When an employee is paid after leaving the organization, the calculation for National Insurance (NI) payments depends on if the earning being paid is regular or irregular, following HMRC rules.
Instead of calculating NI payments after leaving as regular earnings and then using the weekly NI calculation, Dayforce can calculate NI contributions on irregular earning payments, such as bonuses, on a weekly basis. For example, holiday pay is treated as a regular payment under normal calculations. However, if holiday pay is paid after an employee leaves the organization, it’s considered as an irregular earning payment.
In Dayforce, you can mark earnings as irregular for payments made after the employee leaves to ensure correct UK taxation for NI payments.

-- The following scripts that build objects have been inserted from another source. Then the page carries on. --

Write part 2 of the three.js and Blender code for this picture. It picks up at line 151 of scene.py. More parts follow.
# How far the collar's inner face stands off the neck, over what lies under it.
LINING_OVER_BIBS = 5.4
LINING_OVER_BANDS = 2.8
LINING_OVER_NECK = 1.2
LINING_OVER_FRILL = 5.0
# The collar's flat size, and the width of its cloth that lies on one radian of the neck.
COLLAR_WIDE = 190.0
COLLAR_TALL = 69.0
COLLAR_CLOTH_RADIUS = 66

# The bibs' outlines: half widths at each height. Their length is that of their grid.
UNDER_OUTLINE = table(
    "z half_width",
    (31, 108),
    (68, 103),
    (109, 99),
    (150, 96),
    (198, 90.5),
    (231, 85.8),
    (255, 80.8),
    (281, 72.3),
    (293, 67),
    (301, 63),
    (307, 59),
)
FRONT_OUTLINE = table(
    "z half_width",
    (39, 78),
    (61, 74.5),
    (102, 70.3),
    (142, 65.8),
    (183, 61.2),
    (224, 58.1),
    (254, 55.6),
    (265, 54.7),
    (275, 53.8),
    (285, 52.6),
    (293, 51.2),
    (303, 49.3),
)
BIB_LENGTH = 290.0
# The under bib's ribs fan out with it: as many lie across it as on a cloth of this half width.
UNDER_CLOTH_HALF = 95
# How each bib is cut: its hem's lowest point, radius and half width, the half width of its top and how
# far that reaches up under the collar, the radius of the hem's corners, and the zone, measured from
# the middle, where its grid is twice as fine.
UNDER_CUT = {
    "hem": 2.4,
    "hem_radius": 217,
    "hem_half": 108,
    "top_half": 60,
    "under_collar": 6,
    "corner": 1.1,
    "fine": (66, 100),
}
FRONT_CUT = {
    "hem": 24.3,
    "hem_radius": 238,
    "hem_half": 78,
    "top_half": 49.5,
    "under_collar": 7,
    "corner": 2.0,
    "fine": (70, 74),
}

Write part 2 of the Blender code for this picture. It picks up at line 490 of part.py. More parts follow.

To configure an NI payment as an irregular earning:
- Go to Payroll Set-up > Earnings and Deductions.
- Click the Earnings tab.
- Click the Tax and Compliance subtab and select the earning.
- In the United Kingdom subtab, select the Irregular Earnings checkbox. When the checkbox is selected, you mark the earning as irregular for payments after the employee leaves.
- Click Save.
If all earnings are regular, Dayforce calculates NI for employees on the normal pay frequency. If there is a mix of both regular and irregular pay frequencies, Dayforce treats the full payment as a regular earning and calculates NI as the employees' normal pay frequency. If all of the earnings are irregular, Dayforce calculates NI using the weekly NI calculation.